A new investment funds tax regime has been enacted in Italy meaning investment funds are no longer subject to tax on an accrual basis. Investors are instead taxed on a cash basis. Furthermore, from 1 January 2012 withholding tax and substitutive tax on interest, dividends and capital gains will be set at 20%.

New investment funds tax regime

A Law Decree1 introduced a new tax regime for Italian and foreign investment funds. The new provisions have been in force since 1 July 2011. Investment funds established in Italy and historical Luxembourg funds are no longer subject to tax on an accrual basis, instead investors are taxed on a cash basis. A 12.5% (20% from 1 January 2012) withholding tax is applied on a final basis to individuals not engaged in business and to exempt entities; the same withholding tax is applied on an advance basis to other taxpayers.
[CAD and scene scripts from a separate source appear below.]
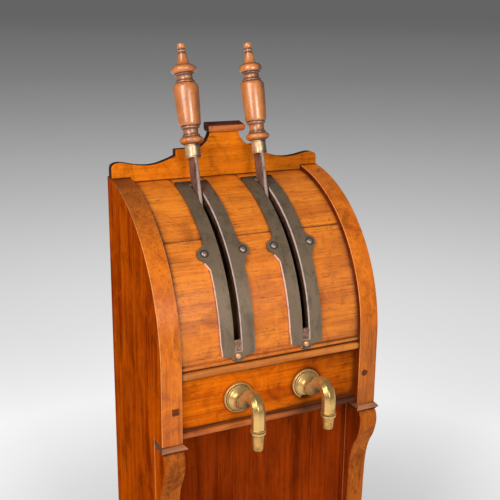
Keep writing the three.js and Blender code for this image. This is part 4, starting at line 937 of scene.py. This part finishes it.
# %% Screws
for side, middle in PULLS.items():
    for name, (out, angle) in SCREWS.items():
        is_foot = name == "foot"
        lean = math.radians(angle)
        profile = dome(5.0, 3.1, 5.2, 0.1) if is_foot else dome(5.3, 2.6, 7.2)
        rings = turned(profile, (middle + out, *on_arch(PLATE, angle)),
                       (0, -math.cos(lean), math.sin(lean)), 32)
        # Painted shade of the countersink on the shank and the ring round the dome.
        grime = np.repeat((np.arange(len(profile)) < 5) * (0.2 if is_foot else 1.0), 32)
        metal_used, slot = (screw_brass, "brass") if is_foot else (screw_steel, "steel")
        stacked(f"{side}_plate_{name}_screw", rings, [metal_used], f"plate_screw_{side}_{name}",
                slot, shares={"grime": grime})
print(len(SCREWS) * len(PULLS), "screws")

# %% [markdown]
# The buffer in the foot of each slot is a lump that the lever has beaten for years. Waves
# of three lengths, added up, roughen its face without any randomness, so it comes out the
# same each time.

# %% Buffers
for side, middle in PULLS.items():
    wide, turn = np.meshgrid(np.linspace(-SLOT_HALF + FIT, SLOT_HALF - FIT, 16),
                             np.linspace(SLOT_FOOT + 0.065, 6.89, 22))
    waves = (np.sin(wide * 2.3 + turn * 9) * 0.5 + np.sin(wide * 4.1 - turn * 17 + 1) * 0.35
             + np.sin(turn * 31) * 0.3)
    rounded = 1.3 * near(SLOT_HALF - FIT - np.abs(wide), 0.9)
    top, under = on_arch(PLATE - 1.7 + 0.35 * waves - rounded, turn), on_arch(PLATE - 7, turn)
    points, faces, _, used = pierced(laid(wide + middle, top), laid(wide + middle, under),
                                     np.ones(np.subtract(wide.shape, 1), bool))
    make(f"{side}_buffer", points, faces, [worn_lump], f"slot_buffer_{side}", "worn_metal",
         crease=60)
print("each buffer has", len(faces), "faces")

# %% [markdown]
# ## The levers
#
# A lever is a flat bar with a boss on the fulcrum shaft and an arm to the rear whose pin
# lifts the pump rod. It is made in its own measure, up along the bar and back across it,
# and leaned over with two unit vectors, because a straight bar is easier to think about.
# The arm lies level half way through the swing, so its pin lifts the rod nearly evenly.

# %% Lever measure
LEAN, SWING = math.radians(15.6108), math.radians(73.0108)
BAR, FERRULE = 327.65, 23.4
UP = np.array([0, math.sin(LEAN), math.cos(LEAN)])
BACK = np.array([0, math.cos(LEAN), -math.sin(LEAN)])


def on_lever(points, middle):
    """(across, back, up) about the pivot, put where the lever stands at rest: pivot + across
    + back times BACK + up times UP."""
    points = np.asarray(points, float)
    pivot = np.array([middle, PIVOT_DEPTH, -PIVOT_DROP])
    return pivot + points[..., :1] * (1, 0, 0) + points[..., 1:2] * BACK + points[..., 2:] * UP


def round_bar(half_wide, half_deep, corner):
    """A rectangle with quarter circles for corners, as (across, back)."""
    turn = np.linspace(0, math.pi / 2, 5)
    parts = []
    for k, (x, y) in enumerate([(1, 1), (-1, 1), (-1, -1), (1, -1)]):
        arc = turn + k * math.pi / 2
        parts.append(np.stack([x * (half_wide - corner) + corner * np.cos(arc),
                               y * (half_deep - corner) + corner * np.sin(arc)], -1))
    return np.vstack(parts)


def gathered(shells):
    """Several closed shells as one list of points and one of faces."""
    points, faces, start = [], [], 0
    for rings in shells:
        rows, count = rings.shape[:2]
        points.append(rings.reshape(-1, 3))
        faces += [[corner + start for corner in face] for face in ring_faces(rows, count)]
        start += rows * count
    return np.vstack(points), faces


def disc_across(radius, back, up, half, sides=40):
    """A disc whose axis runs across, as rings in the lever's measure."""
    turn = whole_turn(sides)
    ring = np.stack([0 * turn, back + radius * np.cos(turn), up + radius * np.sin(turn)], -1)
    return np.stack([ring - (half, 0, 0), ring + (half, 0, 0)])


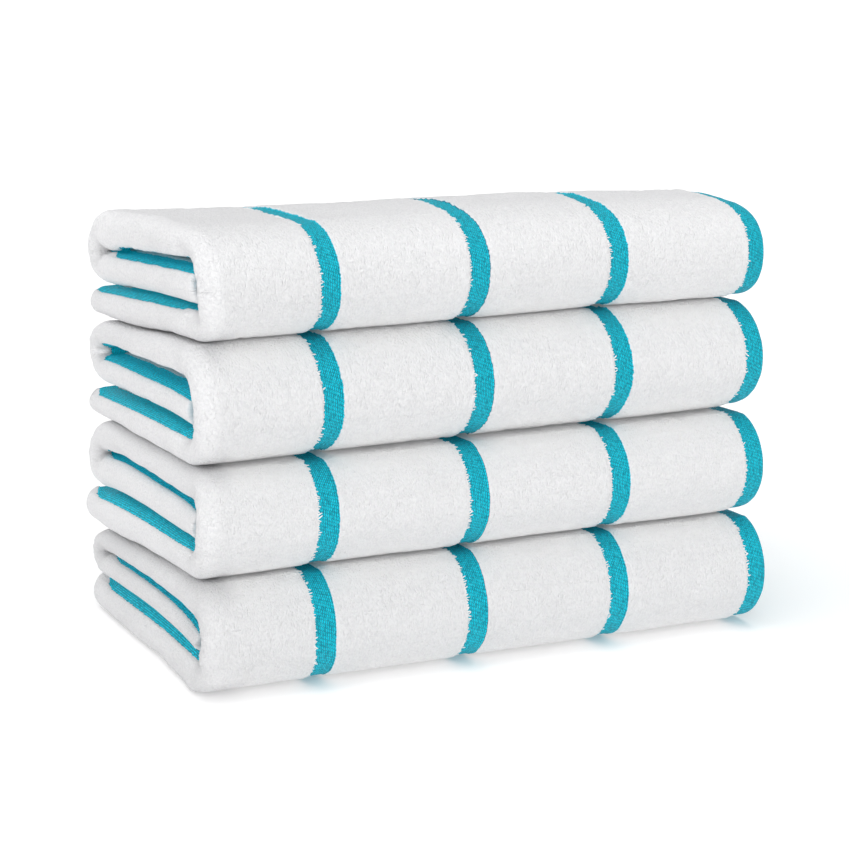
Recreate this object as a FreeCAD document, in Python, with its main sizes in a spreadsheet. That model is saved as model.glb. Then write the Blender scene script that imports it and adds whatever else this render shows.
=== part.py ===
"""Bath towel set: four identical terry bath towels, folded and stacked.

Frame: +Z up, +X along the long side of the folded towels, -Y towards the big rounded front folds,
origin at the middle of the base, on the surface the stack stands on. Millimetres.

Each towel is one cloth, 762 mm wide and 1372 mm long:
  1. it is folded in half, hem to hem, to 762 x 686 mm and two plies;
  2. it is folded across its width, with the fold at the left end (-X), to four plies. The outer half is the
     full folded length and the inner half stops just short of the right end;
  3. the four-ply strip is folded in thirds: the lower run goes forward, round the big front fold, back along
     the top, round the back fold, and forward again between the other two, where the hems end.
So a towel is a U-shaped section (X-Z) swept along a line of three runs and two folds (Y-Z).
Two hems, one on each half-length of cloth, each sewn with a line of thread that follows the U-shaped section.
"""

import FreeCAD, Part
import os
import Sketcher

V = FreeCAD.Vector

# name, folded length, offset of its left end, folded depth, folded height (all mm)
TOWELS = [
    ("bottom", 383.0, 0.0, 228.0, 68.0),
    ("second", 382.0, 1.0, 227.0, 69.6),
    ("third", 382.0, 0.5, 227.0, 71.2),
    ("top", 378.5, 4.5, 226.0, 67.6),
]

doc = FreeCAD.newDocument("bath_towel_set")

# ---------------------------------------------------------------- driving dimensions
sheet = doc.addObject("Spreadsheet::Sheet", "Sizes")
row = [0]


def cell(alias, value, note):
    row[0] += 1
    sheet.set("A%d" % row[0], note)
    sheet.set("B%d" % row[0], value)
    sheet.setAlias("B%d" % row[0], alias)


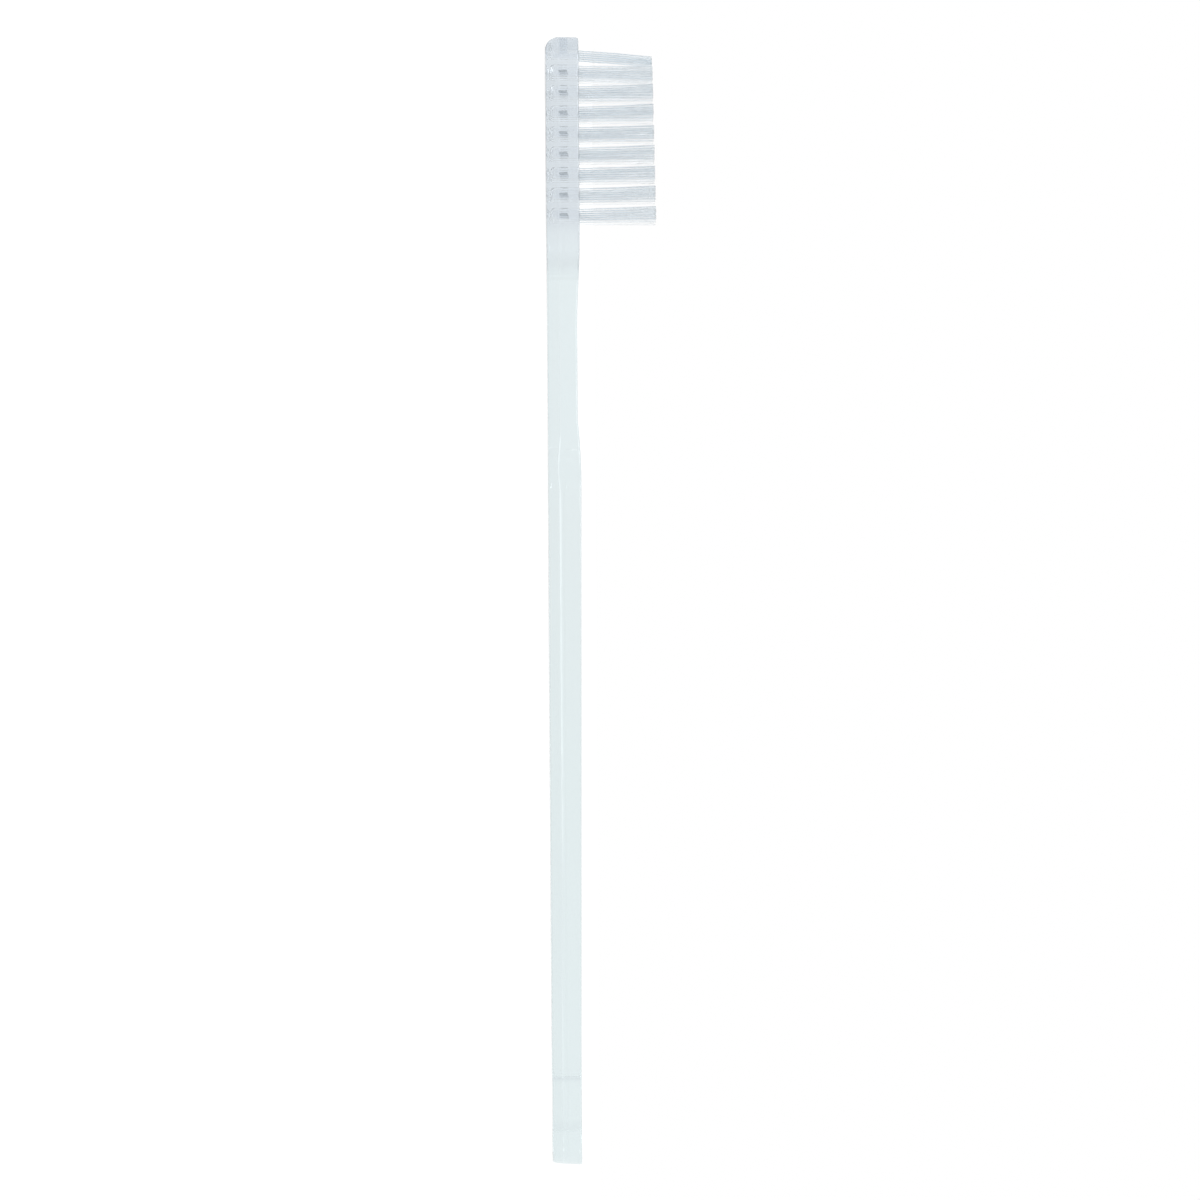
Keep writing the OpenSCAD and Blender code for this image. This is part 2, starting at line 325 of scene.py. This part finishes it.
def holeCutter(d, t, c):
    # a profile turned about each hole's axis: flat bottom, quarter round, straight wall, bevelled
    # mouth; faces get material 0 below the nylon, 1 where it presses on the wall, 2 at the anchor
    r, top, low, bevel = t["holeDiameter"] / 2, d["headThickness"], c["bottomRadius"], c["mouthBevel"]
    bottom, plateTop = top - t["holeDepth"], top - c["anchorDepth"]
    turn = np.linspace(-math.pi / 2, 0, c["bottomSteps"] + 1)
    levels = [bottom + c["emptyHeight"], plateTop - c["anchorHeight"], plateTop]
    radius = np.concatenate([
        r - low + low * np.cos(turn),
        [r, r, r, r, r + bevel / 2, r + bevel + c["overrun"] / 4],
    ])
    height = np.concatenate([
        bottom + low + low * np.sin(turn), levels,
        [top - 1.5 * bevel, top - bevel / 2, top + c["overrun"] / 2],
    ])
    middles = np.append((height[1:] + height[:-1]) / 2, [bottom, top])
    zones = np.array([0, 1, 2, 1])[np.digitize(middles, levels)]
    zones = np.concatenate([np.repeat(zones[:-2], c["sides"]), zones[-2:]])
    angle = np.arange(c["sides"]) * 2 * math.pi / c["sides"]
    ring = np.stack([np.outer(radius, np.cos(angle)), np.outer(radius, np.sin(angle)),
                     np.outer(height, np.ones_like(angle))], -1).reshape(-1, 3)
    piece = makeMesh("holeCutter", *atEveryRoot(ring, tubeFaces(len(radius), c["sides"]), t))
    return piece, np.tile(zones, len(tuftPlaces(t)))


def pocketCutter(d, t, c):
    # one turned box for each anchor, larger by the fit
    fit = 2 * c["anchorFit"]
    length = t["holeDiameter"] + 2 * c["anchorBite"] + fit
    size = np.array([c["anchorThickness"] + fit, length, c["anchorHeight"] + fit])
    square = ((-1, -1), (1, -1), (1, 1), (-1, 1))
    corners = np.array([[x, y, z] for z in (-1, 1) for x, y in square]) * size / 2
    turned = corners @ np.array([*anchorAxes(c), [0, 0, 1]])
    turned[:, 2] += d["headThickness"] - c["anchorDepth"] - c["anchorHeight"] / 2
    return makeMesh("pocketCutter", *atEveryRoot(turned, tubeFaces(2, len(square)), t))


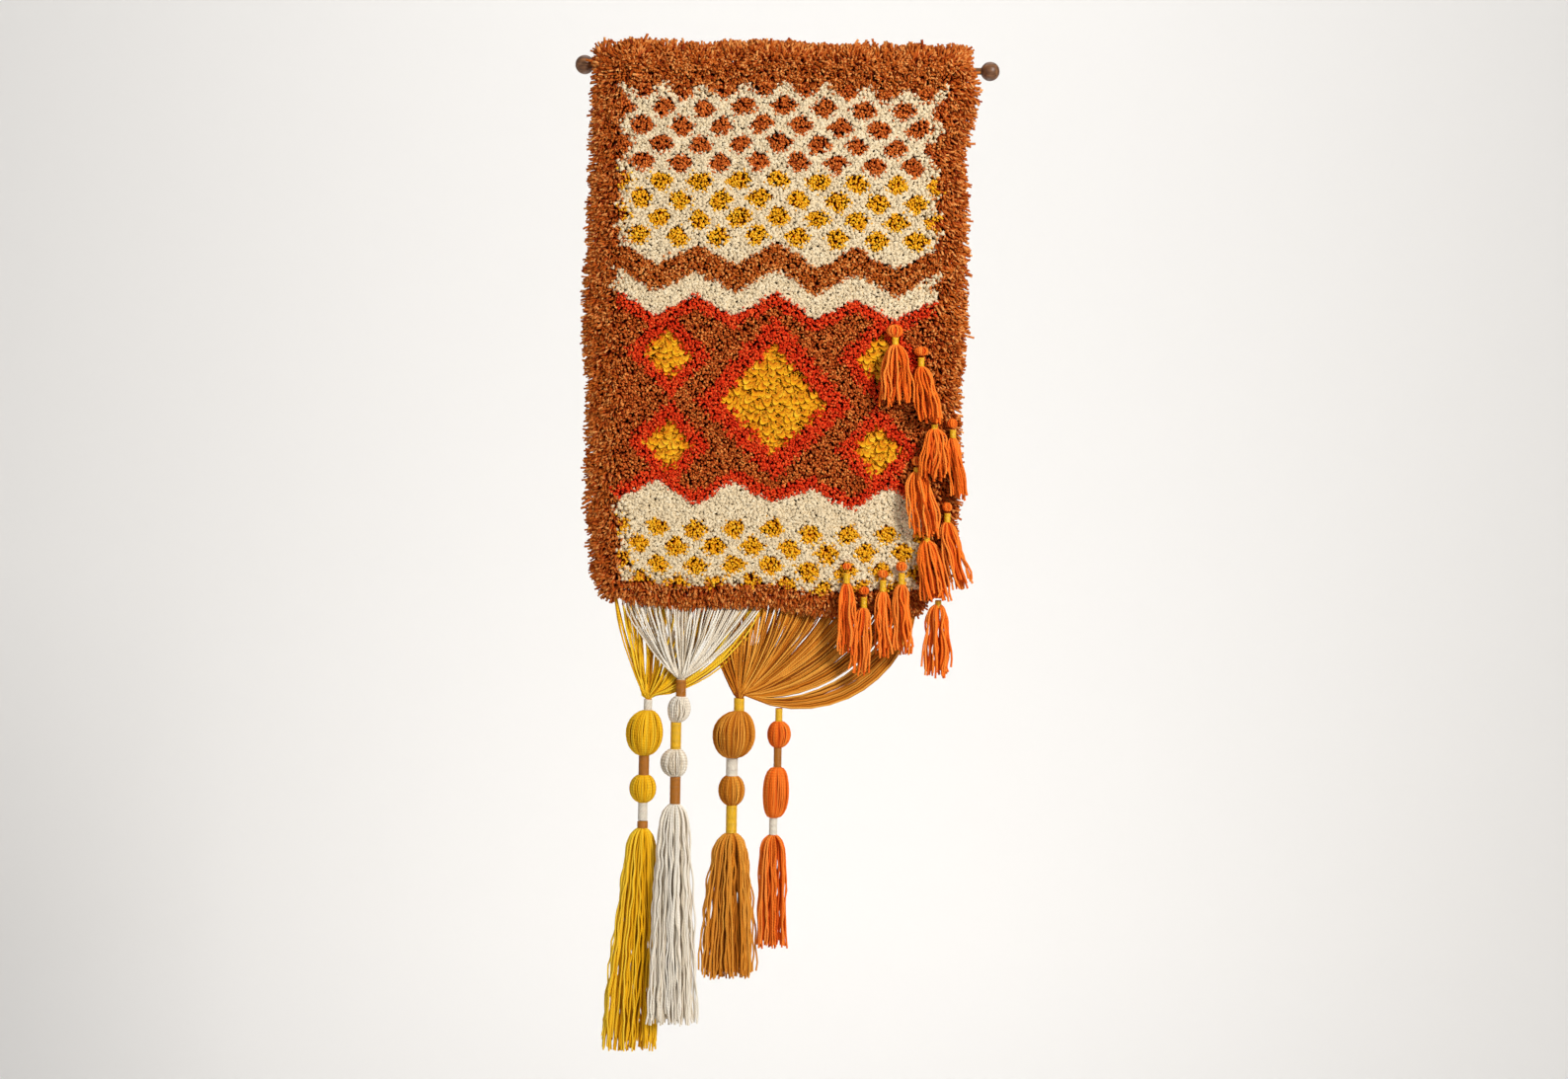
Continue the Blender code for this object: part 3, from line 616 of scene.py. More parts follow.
def rim_pull(across, down):
    """How strongly the tufts lean out towards the rug's rim, to the right and up."""
    left = np.clip(1 - across * RUG_WIDE / RIM_REACH, 0, 1) ** 1.5
    right = np.clip(1 - (1 - across) * RUG_WIDE / RIM_REACH, 0, 1) ** 1.5
    top = np.clip(1 - down * RUG_TALL / RIM_REACH, 0, 1) ** 2
    foot = np.clip(1 - (1 - down) * RUG_TALL / (0.6 * RIM_REACH), 0, 1) ** 1.5
    return np.array([right - left, top - foot])


def knot_grid(pitch, loose, chance):
    """Places of staggered knots all over the canvas, as shares across and down it."""
    rows, columns = round(RUG_TALL / pitch[1]), round(RUG_WIDE / pitch[0])
    row, column = np.mgrid[0:rows, 0:columns]
    across = (column + 0.5 + 0.25 * (-1.0) ** row + chance.uniform(-loose, loose, row.shape)) / columns
    down = (row + 0.5 + chance.uniform(-loose, loose, row.shape)) / rows
    return np.clip(across.ravel(), 0, 1), np.clip(down.ravel(), 0, 1)


def rim_knots(chance):
    """The extra knots along each edge."""
    across, down = [], []
    for edge, (count, band) in RIM_KNOTS.items():
        run = chance.uniform(0, 1, count)
        deep = band * chance.uniform(0, 1, count)
        deep = 1 - deep if edge in ("foot", "right") else deep
        level = edge in ("top", "foot")
        across.append(run if level else deep)
        down.append(deep if level else run)
    return np.concatenate(across), np.concatenate(down)


def knot_roots(across, down):
    """Where tufts leave the canvas, and how far each has turned over the rod."""
    x, z = rug_point(across, down)
    x = x + RIM_INSET * (1 - 2 * across)
    over = np.maximum(z - OVER_ROD, 0) / -PILE_ROOT
    roots = np.stack([x, PILE_ROOT * np.cos(over), np.minimum(z, OVER_ROD) - PILE_ROOT * np.sin(over)], 1)
    return roots, over


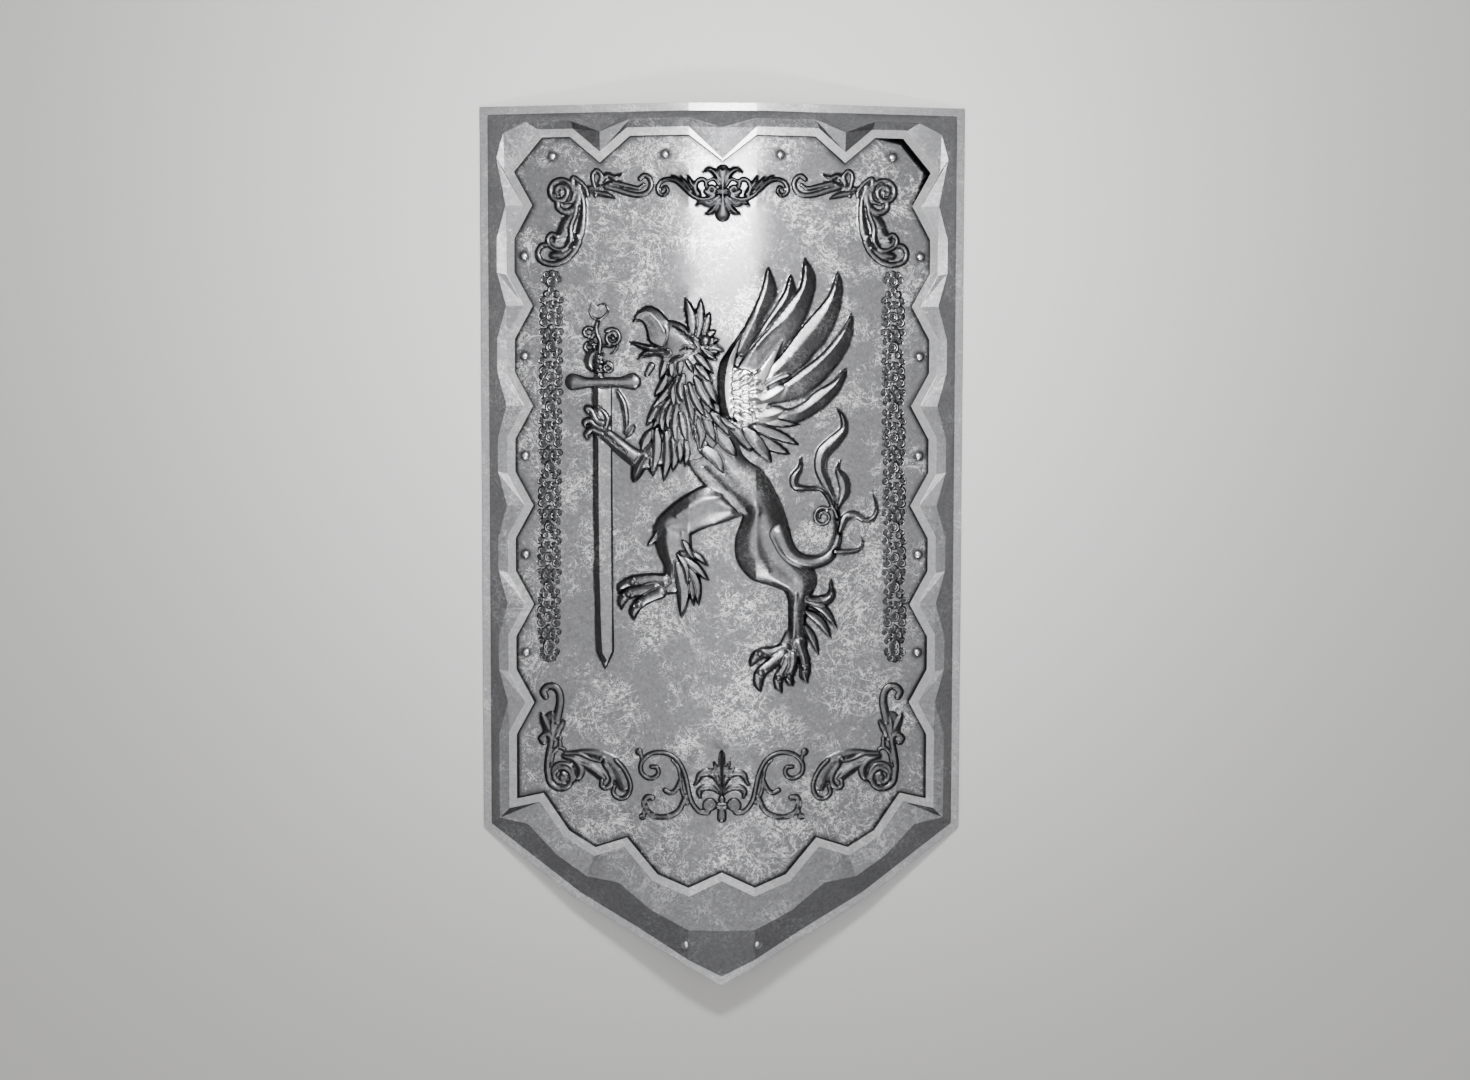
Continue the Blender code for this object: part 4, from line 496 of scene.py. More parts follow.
def coverts():
    """The shoulder, and the short feathers over the roots of the long ones."""
    return [
        vane([(2.0, 46.4), (0.9, 41), (1.6, 35), (3.6, 31.2)],
             [(6.6, 45.6), (10.6, 42.4), (12.2, 38), (10.6, 33.4), (6.4, 30.4), (3.6, 31.2)],
             [(5.5, 44), (6.6, 39), (6.4, 34)], 7.4, (0.75, 0.75), "flesh"),
        vane([(5.9, 41.6), (9.9, 46.7), (12.6, 50.2), (14.5, 52.3), (15.2, 53.6)],
             [(10.7, 41.2), (12.4, 45.0), (14.1, 48.8), (15.2, 51.6), (15.2, 53.6)],
             [(8.4, 42.4), (11.6, 47.4), (14.2, 51.6)], 8.8, (0.88, 0.84)),
        vane([(9.8, 41.4), (13, 43.6), (16.0, 44.6), (17.6, 43.9)],
             [(10.4, 39.8), (13.6, 41.4), (16.2, 42.6), (17.6, 43.9)],
             [(10.6, 40.8), (14, 42.6), (16.8, 43.7)], 8.0),
        vane([(6.5, 38.9), (10.3, 39.9), (13.7, 41.6), (16.4, 41.5)],
             [(6.9, 34.8), (11.1, 35.9), (14.5, 37.4), (16.4, 41.5)], [(7.6, 37), (11.4, 37.9), (15.4, 40.4)],
             8.4),
        vane([(7.6, 34.6), (10.4, 35.6), (13.4, 36.1), (16.4, 35.3)],
             [(7.6, 31.6), (10.4, 31.2), (13.6, 32.2), (16.4, 35.3)], [(8.6, 33.2), (12, 33.6), (15.4, 34.9)],
             8.6),
    ]


def scales():
    """Low bumps in three columns over the shoulder, turning with the feathers."""
    forms = []
    for column, (x, count) in enumerate(((2.6, 6), (4.8, 6), (7.0, 5))):
        for i in range(count):
            y = 43.6 - 2.1 * i - 1.0 * (column % 2)
            turn = math.radians(30 - 12 * i)
            path = [(x + run * math.cos(turn), y + run * math.sin(turn)) for run in (0, 1.2, 2.5)]
            forms.append(limb(path, [0.8, 1.05, 0.35], 1.9, "swell"))
    return forms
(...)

Furthermore, the Law Decree provides for amendments to the Italian tax regime of foreign investment funds, compliant or not to EU Directives. Subject to conditions, Italian investors in European investment funds are also subject to tax on a cash basis at 12.5% (20% from 1 January 2012).

Investment funds tax rate increased to 20%

From 1 January 2012 income from capital and capital gains derived from the participation in Undertakings for Collective Investment in Transferable Securities (UCITS), from portfolios of investments managed on a client-by-client basis and from capital distributed according to insurance contracts, will be subject to tax at 20% 2.

Specific provisions apply to real estate investment funds whose regime has been recently subject to comprehensive amendments.

Interest, dividends and capital gains tax rate set at 20%

From 1 January 2012 withholding tax and substitutive tax on interest, dividends, any other income from capital and capital gains will be set at 20%. Previously, a 12.5% or a 27% tax rate applied.

Exception

Interest from state securities (and similar securities), from foreign state securities (only white list countries Art. 168-bis, par.1, TUIR) and from other special securities will be subject to a 12.5% withholding tax.

Net incomes derived from complementary pension plans will still be subject to a substitutive tax of 11%.

The increased withholding tax rate will not apply to dividends distributed by companies and other entities subject to company income tax in other member states of the European Union (EU) or of the European Economic Area (EEA) that allow an adequate information exchange (white list Art. 168-bis, par.1, TUIR). These incomes will still be subject to a final withholding tax of 1.375%.

Treaty provisions and EC directives

Treaty provisions override statutory withholding tax rates when they are more favourable to the taxpayer. Therefore, lower treaty rates may apply.

Furthermore, subject to conditions, dividends distributed to a qualifying EU parent company are exempt from withholding tax under the EC Parent-Subsidiary Directive.

Finally, subject to conditions, interest payments to associated EU companies are exempt under the EC Interest and Royalties Directive.